Nach der französischen Terrorismusgesetzgebung darf eine Person bis zu 24 Monate inhaftiert bleiben, ohne daß ein Verfahren gegen sie eröffnet werden oder auch nur die Aussicht auf ein Verfahren bestehen muß. Das UN-Menschenrechtskomitee kritisiert, daß in Frankreich Personen, die des Terrorismus oder der organisierten Kriminalität verdächtigt werden, sogar insgesamt bis zu vier Jahre und acht Monate in Untersuchungshaft bleiben können. [1]

Adlène Hicheur und seine Familie erfahren nun den Willkürcharakter eines solchen Rechts. Es ist völlig unklar, ob der Inhaftierte die geringste Absicht, eine Straftat zu begehen, besaß oder ob er lediglich seinen Gefühlen etwas freien Lauf ließ. Heutzutage erfüllen Internetforen die Funktion von Stammtischen, an denen den Teilnehmern schon mal die Gäule durchgehen. Würden alle Personen, die im Internet anderen die Pest an den Hals wünschen oder jemanden durch den Fleischwolf drehen wollen, verhaftet, reichten die Knastkapazitäten nicht aus, und der öffentlichen Ordnung drohte der Kollaps, weil viele Funktionen nicht mehr besetzt wären.

Sollten gegen Adlène Hicheur handfestere Beweise vorliegen, beispielsweise daß er an konkreten Anschlagsvorbereitungen beteiligt war, so sollten sie vorgelegt werden, damit der Angeklagte die Chance erhält, sich zu verteidigen.

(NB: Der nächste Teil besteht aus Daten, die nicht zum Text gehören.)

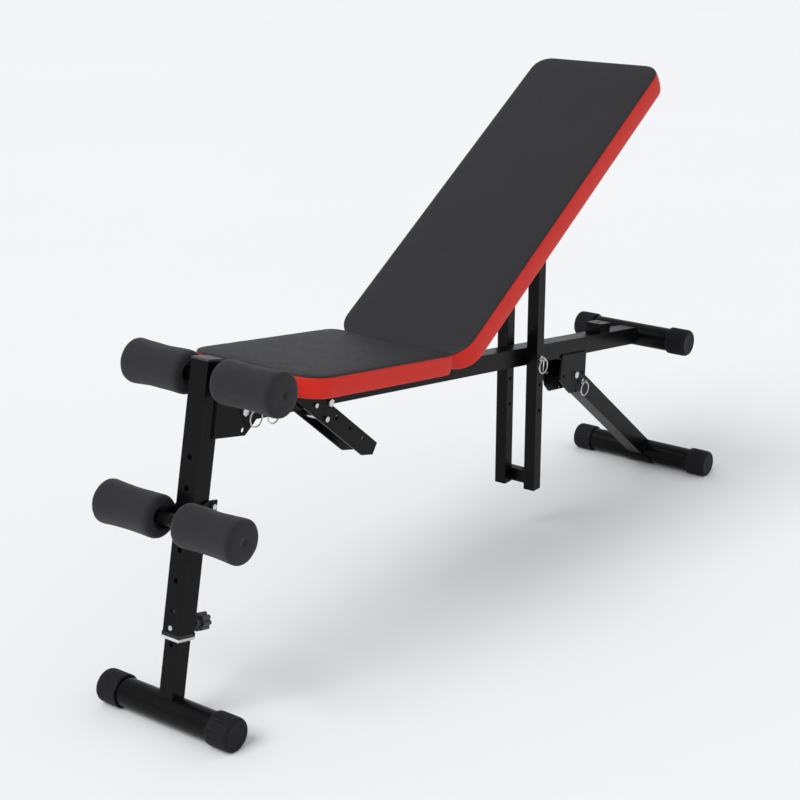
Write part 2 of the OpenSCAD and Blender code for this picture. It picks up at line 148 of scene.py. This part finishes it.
def times(nt, a, b):
    return combine(nt, a, b, "MULTIPLY")


def bump(nt, p, height, strength, distance, normal=None):
    """Bump on the shader's normal, over the rounded edges in normal if given."""
    n = nt.nodes.new("ShaderNodeBump")
    n.inputs["Strength"].default_value = strength
    n.inputs["Distance"].default_value = distance
    nt.links.new(height, n.inputs["Height"])
    if normal is not None:
        nt.links.new(normal, n.inputs["Normal"])
    nt.links.new(n.outputs["Normal"], p.inputs["Normal"])


def rounded(nt, radius):
    """Normal of edges rounded by radius, in metres."""
    n = nt.nodes.new("ShaderNodeBevel")
    n.samples = 4
    n.inputs["Radius"].default_value = radius
    return n.outputs["Normal"]


def edge_mask(nt, bevel_normal):
    """1 on edges, where the rounded normal leaves the face's own, and 0 elsewhere."""
    g = nt.nodes.new("ShaderNodeNewGeometry")
    d = nt.nodes.new("ShaderNodeVectorMath")
    d.operation = "DOT_PRODUCT"
    nt.links.new(bevel_normal, d.inputs[0])
    nt.links.new(g.outputs["Normal"], d.inputs[1])
    return remap(nt, d.outputs["Value"], 0.98, 0.8, 0.0, 1.0)


# ---------------------------------------------------------------- materials
def make_paint():
    m, nt, p = material("gloss_black_paint", (0.004, 0.004, 0.0045), 0.3, specular=0.09)
    v = coords(nt)
    cloud = noise_tex(nt, v, 9, 3)
    fine = noise_tex(nt, v, 900, 2)
    dust = remap(nt, noise_tex(nt, v, 160, 6, 0.7), 0.56, 0.74, 0.0, 1.0)
    soft = rounded(nt, 0.0016)
    patches = remap(nt, noise_tex(nt, v, 60, 5, 0.7), 0.5, 0.7, 0, 0.5)
    worn = times(nt, edge_mask(nt, soft), patches)
    base = blend_color(nt, cloud, (0.002, 0.002, 0.0024), (0.0045, 0.0045, 0.005))
    base = blend_color(nt, times(nt, dust, 0.15), base, (0.025, 0.025, 0.027))
    base = blend_color(nt, worn, base, (0.05, 0.05, 0.053))
    nt.links.new(base, p.inputs["Base Color"])
    rough = add(nt, remap(nt, cloud, 0.3, 0.7, 0.24, 0.34), times(nt, dust, 0.12))
    nt.links.new(rough, p.inputs["Roughness"])
    p.inputs["Coat Weight"].default_value = 0.03
    p.inputs["Coat Roughness"].default_value = 0.12
    peel = add(nt, noise_tex(nt, v, 220, 2), times(nt, fine, 0.25))
    bump(nt, p, peel, 0.10, 0.0006, soft)
    return m


def make_rubber():
    m, nt, p = material("ribbed_cap_plastic", (0.006, 0.006, 0.007), 0.5, specular=0.08)
    v = coords(nt)
    cloud = noise_tex(nt, v, 26, 4)
    base = blend_color(nt, cloud, (0.009, 0.009, 0.011), (0.016, 0.016, 0.0185))
    scuff = remap(nt, noise_tex(nt, coords(nt, (1, 3, 3)), 90, 7, 0.75), 0.6, 0.76, 0, 0.6)
    base = blend_color(nt, scuff, base, (0.022, 0.022, 0.024))
    nt.links.new(base, p.inputs["Base Color"])
    nt.links.new(add(nt, remap(nt, cloud, 0.3, 0.7, 0.38, 0.52), times(nt, scuff, 0.2)),
                 p.inputs["Roughness"])
    grain = add(nt, noise_tex(nt, v, 1400, 2), times(nt, noise_tex(nt, v, 300, 3), 0.5))
    bump(nt, p, grain, 0.22, 0.0005, rounded(nt, 0.0008))
    return m


def make_plastic():
    m, nt, p = material("moulded_knob_plastic", (0.045, 0.045, 0.047), 0.42, specular=0.4)
    v = coords(nt)
    cloud = noise_tex(nt, v, 40, 3)
    nt.links.new(blend_color(nt, cloud, (0.03, 0.03, 0.032), (0.06, 0.06, 0.063)), p.inputs["Base Color"])
    nt.links.new(remap(nt, cloud, 0.3, 0.7, 0.34, 0.5), p.inputs["Roughness"])
    bump(nt, p, times(nt, noise_tex(nt, v, 1700, 2), voronoi(nt, v, 1100)), 0.25, 0.0005,
         rounded(nt, 0.0007))
    return m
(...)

Frankreich überschreitet mit seiner Terrorismusgesetzgebung die Schwelle zu einem diktatorischen Regime. Keine Regierung hat jemals von sich gesagt, sie sei eine Diktatur. Alle haben sich auf vermeintliche Notwendigkeiten, Zwänge und ihre Pflicht zur Wahrung rechtstaatliche Gepflogenheiten berufen. Das gilt auch für Frankreich, das laut einem Bericht der Menschenrechtsorganisation Human Rights Watch [2] seit Mitte der 1980er Jahre ein "präemptives Strafrechtssystem der Terrorismusbekämpfung" etabliert hat. 1996 seien die Befugnisse der Strafverfolgungsbehörden ausgebaut worden, so daß sie weit vor einer Straftat, ja, sogar der spezifischen Planung Personen aus dem Verkehr ziehen dürfen.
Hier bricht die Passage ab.